Furthermore, some seasoned interns argue that investment bankers really don’t make that much money when you consider how much time they put in. They say it’s important to look beyond that enormous starting salary.

“We’re on call, just like doctors,” Mullen said. “Investment bankers wake up at 5 a.m. and work till 10 p.m. We pull all-nighters and we’re always working, yet we make about $11.25 per hour after taxes. That’s less than the hourly wage for a campus job at Stanford!”

For some, helping to improve bankers’ public image is both an important and a seemingly impossible task. The public simply does not seem interested in understanding the complexities and differences in finance and the economy.
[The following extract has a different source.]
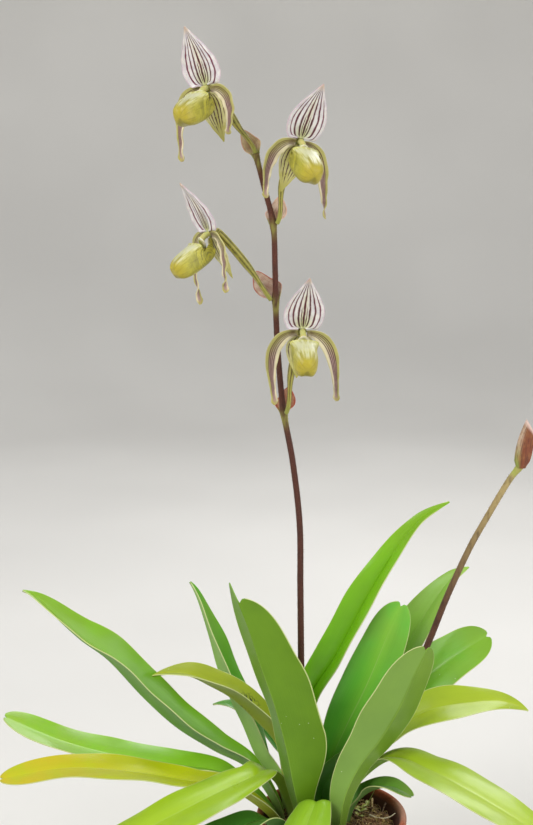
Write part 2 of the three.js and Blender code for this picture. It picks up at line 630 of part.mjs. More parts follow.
function flowerMatrix(flower) {
  const turn = new THREE.Matrix4().makeRotationZ(radians(flower.turn));
  const nod = new THREE.Matrix4().makeRotationX(radians(flower.nod));
  const roll = new THREE.Matrix4().makeRotationY(radians(flower.roll));
  const size = new THREE.Matrix4().makeScale(flower.size, flower.size, flower.size);
  const place = new THREE.Matrix4().makeTranslation(...flower.centre);
  return place.multiply(turn).multiply(nod).multiply(roll).multiply(size);
}

// Ovary and its stalk: from the stem's joint up to the back of the flower, ending in a small round seat.
function buildOvary(flower, matrix) {
  const joint = vector(flower.joint);
  const seat = vector(OVARY_SEAT).applyMatrix4(matrix);
  const neck = vector(OVARY_NECK).applyMatrix4(matrix);
  const behind = vector(OVARY_SHOULDER).applyMatrix4(matrix);
  const knee = joint.clone().applyMatrix4(matrix.clone().invert()).lerp(vector(OVARY_SHOULDER), 0.45);
  knee.y = Math.max(knee.y, OVARY_KNEE_DEPTH);
  knee.applyMatrix4(matrix);
  const outward = behind.clone().sub(joint).setZ(0).normalize();
  const beside = flower.terminal ? 0 : STEM_RADIUS + NODE_SWELL + PEDICEL_RADIUS * 0.45;
  const start = joint.clone().addScaledVector(outward, beside);
  const heading = outward.clone().addScaledVector(UP, 1.3);
  if (flower.terminal) {
    heading.copy(joint).sub(vector(FLOWERING_STEM.through.at(-2))).normalize();
    start.addScaledVector(heading, SEATING_GAP);
  }
  const spine = [start, knee, behind, neck, seat];
  const { path } = smoothPath(spine, heading, OVARY_STEPS, seat.clone().sub(neck));
  const radiusAt = (u) => {
    const body = mix(PEDICEL_RADIUS, OVARY_RADIUS, ramp(u, 0.2, 0.5));
    return mix(body, RECEPTACLE_RADIUS, ramp(u, 0.93, 0.99));
  };
  return { geometry: rod(path, radiusAt, 8), path, outward };
}

// Direction of the flowering stem at a joint.
function stemHeading(joint) {
  const above = FLOWERING_STEM.through.findIndex((point) => point[2] >= joint[2]);
  return vector(FLOWERING_STEM.through[above]).sub(vector(FLOWERING_STEM.through[above - 1])).normalize();
}

// Bract: a pointed shell that clasps the back of the stem at a joint and stands behind the stalk there.
function buildBract(flower, ovary) {
  const joint = vector(flower.joint);
  const foot = ovary.path[0].clone().setY(joint.y);
  const stalk = ovary.path[BRACT_CROWN].clone().sub(foot).setY(0).normalize();
  const back = new THREE.Vector3(0, 1, 0);
  const side = new THREE.Vector3().crossVectors(stalk, back);
  const pointAt = (u, v) => {
    const rise = mix(-BRACT_DROP, flower.bract.length, u);
    const alongStem = joint.clone().addScaledVector(stemHeading(flower.joint), rise);
    const alongStalk = foot.clone().addScaledVector(stalk, rise);
    const open = ramp(u, 0, 0.4);
    const centre = alongStem.lerp(alongStalk, 0.92 * ramp(u, 0.05, 0.65));
    const pointed = Math.sqrt(1 - 0.9 * ramp(u, 0.45, 1));
    const spread = radians(mix(BRACT_WRAP, 88, open)) * v;
    const wide = mix(BRACT_CLASP, flower.bract.halfWidth, open) * pointed;
    const deep = mix(BRACT_CLASP, BRACT_DEPTH, open) * pointed;
    centre.addScaledVector(back, BRACT_SET_BACK * open + deep * Math.cos(spread));
    return centre.addScaledVector(side, wide * Math.sin(spread));
  };
  return blade(8, 6, pointAt, () => BRACT_THICKNESS / 2);
}

for (const [name, flower] of Object.entries(FLOWERS)) {
  const matrix = flowerMatrix(flower);
  const place = (geometry) => geometry.applyMatrix4(matrix);
  addPiece(`dorsal_sepal_${name}`, place(buildSepal(DORSAL, 1, 8, 6)), COLOURS.dorsal, 0.6);
  addPiece(`synsepal_${name}`, place(buildSepal(SYNSEPAL, -1, 8, 4)), COLOURS.synsepal, 0.6);
  addPiece(`petal_left_${name}`, place(buildPetal(-1, flower.left)), COLOURS.petal, 0.6);
  addPiece(`petal_right_${name}`, place(buildPetal(1, flower.right)), COLOURS.petal, 0.6);
  addPiece(`pouch_${name}`, place(buildPouch(flower.droop ?? 0)), COLOURS.pouch, 0.35);
  addPiece(`column_${name}`, place(buildColumn()), COLOURS.column, 0.5);
  const ovary = buildOvary(flower, matrix);
  addPiece(`ovary_${name}`, ovary.geometry, COLOURS.ovary, 0.6);
  addPiece(`bract_${name}`, buildBract(flower, ovary), COLOURS.bract, 0.7);
}

// Pot: a turned clay cup with a flat underside and a thick rim band.
function buildPot() {
  const bandFoot = POT_HEIGHT - RIM_BAND_HEIGHT;
  const wallTop = RIM_RADIUS - RIM_STEP;
  const profile = [
    [0, 0], [POT_BASE_RADIUS, 0], [wallTop, bandFoot], [RIM_RADIUS - 1, bandFoot + 2],
    [RIM_RADIUS, POT_HEIGHT - LIP_ROUND], [RIM_RADIUS - LIP_ROUND, POT_HEIGHT],
    [RIM_RADIUS - POT_WALL + LIP_ROUND, POT_HEIGHT], [RIM_RADIUS - POT_WALL, POT_HEIGHT - LIP_ROUND],
    [wallTop - POT_WALL, bandFoot], [POT_BASE_RADIUS - POT_WALL, POT_FLOOR], [0, POT_FLOOR],
  ];
  const outline = profile.map(([radius, height]) => new THREE.Vector2(radius, height));
  return new THREE.LatheGeometry(outline, POT_SIDES).rotateX(Math.PI / 2);
}
addPiece("pot", toGeometry(toSolid(buildPot())), COLOURS.clay, 0.85);

// Height of the mix's lumpy top at a place.
function mixHeight(x, y) {
  const share = Math.hypot(x, y) / RIM_RADIUS;
  const lumps = Math.sin(0.23 * x + 0.9) * Math.cos(0.27 * y) + 0.6 * Math.sin(0.51 * x - 0.43 * y);
  return MIX_TOP + MIX_MOUND * (1 - share * share) + MIX_LUMP * lumps;
}

// Repeatable draw between 0 and 1.
function draw(seed) {
  const wave = Math.sin(seed * 127.1 + 3.7) * 43758.5453;
  return wave - Math.floor(wave);
}

function upright(radius, foot, head, x, y, sides) {
  return new THREE.CylinderGeometry(radius, radius, head - foot, sides)
    .rotateX(Math.PI / 2)
    .translate(x, y, (foot + head) / 2);
}

// Potting mix: fills the pot, with bark chips on it and a plain hole for the foot of each leaf and stem.
function buildMix() {
  const bandFoot = POT_HEIGHT - RIM_BAND_HEIGHT;
  const floorRadius = POT_BASE_RADIUS - POT_WALL - SEATING_GAP;
  const edgeRadius = RIM_RADIUS - RIM_STEP - POT_WALL - SEATING_GAP;
  const bottom = POT_FLOOR + SEATING_GAP;
  const profile = [[0, bottom], [floorRadius, bottom], [edgeRadius, bandFoot]];
  for (let ring = 0; ring <= MIX_RINGS; ring += 1) {
    profile.push([edgeRadius * (1 - ring / MIX_RINGS), MIX_TOP]);
  }
  const outline = profile.map(([radius, height]) => new THREE.Vector2(radius, height));
  const body = new THREE.LatheGeometry(outline, POT_SIDES).rotateX(Math.PI / 2);
  const place = body.attributes.position;
  for (let i = 0; i < place.count; i += 1) {
    if (place.getZ(i) > bandFoot + 1) place.setZ(i, mixHeight(place.getX(i), place.getY(i)));
  }
  let solid = toSolid(body);
  for (let k = 0; k < CHIP_COUNT; k += 1) {
    const angle = 2.4 * k;
    const distance = (edgeRadius - CHIP_SIZE[0] * 0.7) * Math.sqrt((k + 0.5) / CHIP_COUNT);
    const [x, y] = [distance * Math.cos(angle), distance * Math.sin(angle)];
    const size = CHIP_SIZE.map((length, axis) => length * (0.65 + 0.7 * draw(3 * k + axis)));
    const chip = new THREE.BoxGeometry(...size)
      .rotateX(0.7 * (draw(k + 50) - 0.5))
      .rotateY(0.9 * (draw(k + 90) - 0.5))
      .rotateZ(Math.PI * draw(k + 130))
      .translate(x, y, mixHeight(x, y) + CHIP_RISE);
    solid = solid.add(toSolid(chip));
  }
  const holes = Object.values(LEAVES).map((leaf) => {
    const [x, y] = leaf.foot;
    const inward = vector(leaf.faces[0]).normalize().multiplyScalar(LEAF_HOLE_OFFSET);
    return upright(LEAF_HOLE_RADIUS, HOLE_FLOOR, POT_HEIGHT, x + inward.x, y + inward.y, HOLE_SIDES);
  });
  for (const stem of [FLOWERING_STEM, BUDDING_STEM]) {
    holes.push(upright(STEM_RADIUS + STEM_HOLE_EASE, HOLE_FLOOR, POT_HEIGHT, ...stem.foot, HOLE_SIDES));
  }
  for (const hole of holes) solid = solid.subtract(toSolid(hole));
  const bodies = solid.decompose().sort((a, b) => b.volume() - a.volume());
  return toGeometry(bodies[0]);
}
addPiece("potting_mix", buildMix(), COLOURS.bark, 1);

// Bud sheath: a flat folded sheath that wraps the end of the second stem and opens along one edge.
function buildBudSheath() {
  const foot = vector(BUDDING_STEM.through.at(-1));
  const pointAt = (u, v) => {
    const height = BUD_SHEATH_LENGTH * u * (1 - 0.3 * u * v * v);
    const swell = Math.sin(Math.PI * mix(0.12, 0.86, u));
    const around = radians(mix(150, 95, u)) * v;
    const wide = mix(STEM_RADIUS + 1.3, BUD_SHEATH_HALF_WIDTH, swell) * Math.cos(around);
    const deep = mix(STEM_RADIUS + 1.3, BUD_SHEATH_HALF_DEPTH, swell) * Math.sin(around);
    return foot.clone().add(vector([BUD_SHEATH_LEAN * u - wide + 2 * u, deep, height - BUD_SHEATH_GRIP]));
  };
  return blade(8, 8, pointAt, () => BRACT_THICKNESS / 2);
}
addPiece("bud_sheath", buildBudSheath(), COLOURS.bud, 0.6);

export default root;
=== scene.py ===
# %% [markdown]
# # A potted slipper orchid
# This lesson dresses a plain solid model of a slipper orchid: a clay pot of bark mix, three tufts of
# strap leaves, a flowering stem with four striped flowers, and a second stem that ends in a sheath.
# The solid model is the frame. It says where everything stands, in metres, with +Z up and the flowers
# facing -Y. Each plain solid is replaced by a finer surface that keeps its form and place.
# All sizes below are in millimetres, and are turned to metres when a mesh is made.

# %% Load the frame
import math
from functools import reduce

import bmesh
import bpy
import numpy as np
from mathutils import Matrix, Vector


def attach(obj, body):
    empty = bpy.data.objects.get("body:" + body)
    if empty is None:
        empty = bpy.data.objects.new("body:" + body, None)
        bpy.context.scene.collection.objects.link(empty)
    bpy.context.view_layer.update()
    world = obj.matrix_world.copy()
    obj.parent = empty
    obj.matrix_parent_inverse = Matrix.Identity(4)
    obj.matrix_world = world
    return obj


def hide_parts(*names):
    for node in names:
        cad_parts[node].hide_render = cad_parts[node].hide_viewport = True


MM = 0.001
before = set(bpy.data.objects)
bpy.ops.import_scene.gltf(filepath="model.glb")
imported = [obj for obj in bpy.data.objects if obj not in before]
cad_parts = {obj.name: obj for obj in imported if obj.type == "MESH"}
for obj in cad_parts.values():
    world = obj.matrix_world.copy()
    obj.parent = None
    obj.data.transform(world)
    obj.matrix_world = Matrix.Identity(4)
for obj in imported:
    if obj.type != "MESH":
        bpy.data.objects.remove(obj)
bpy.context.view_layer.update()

# %% [markdown]
# ## The camera
# The photograph was taken from in front of the plant, a little to its left and above its middle, looking
# down by about ten degrees. The flowers high on the stem are seen nearly level, and the leaves are seen
# from above. A lens with a vertical angle of 34 degrees gives the same overlap of flowers and leaves.
# A camera that is placed by eye would do too, but plain numbers can be checked.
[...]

But even if investment banking is no longer the hottest post-collegiate career of the moment, students like Riggs are undeterred.

“There is a popular stereotype out there that the typical Wall Street banker is extremely corrupt and doesn’t care about anyone but themselves,” he admitted. “[But] at the end of the day, I feel that how you carry yourself is more important than how your profession is perceived.”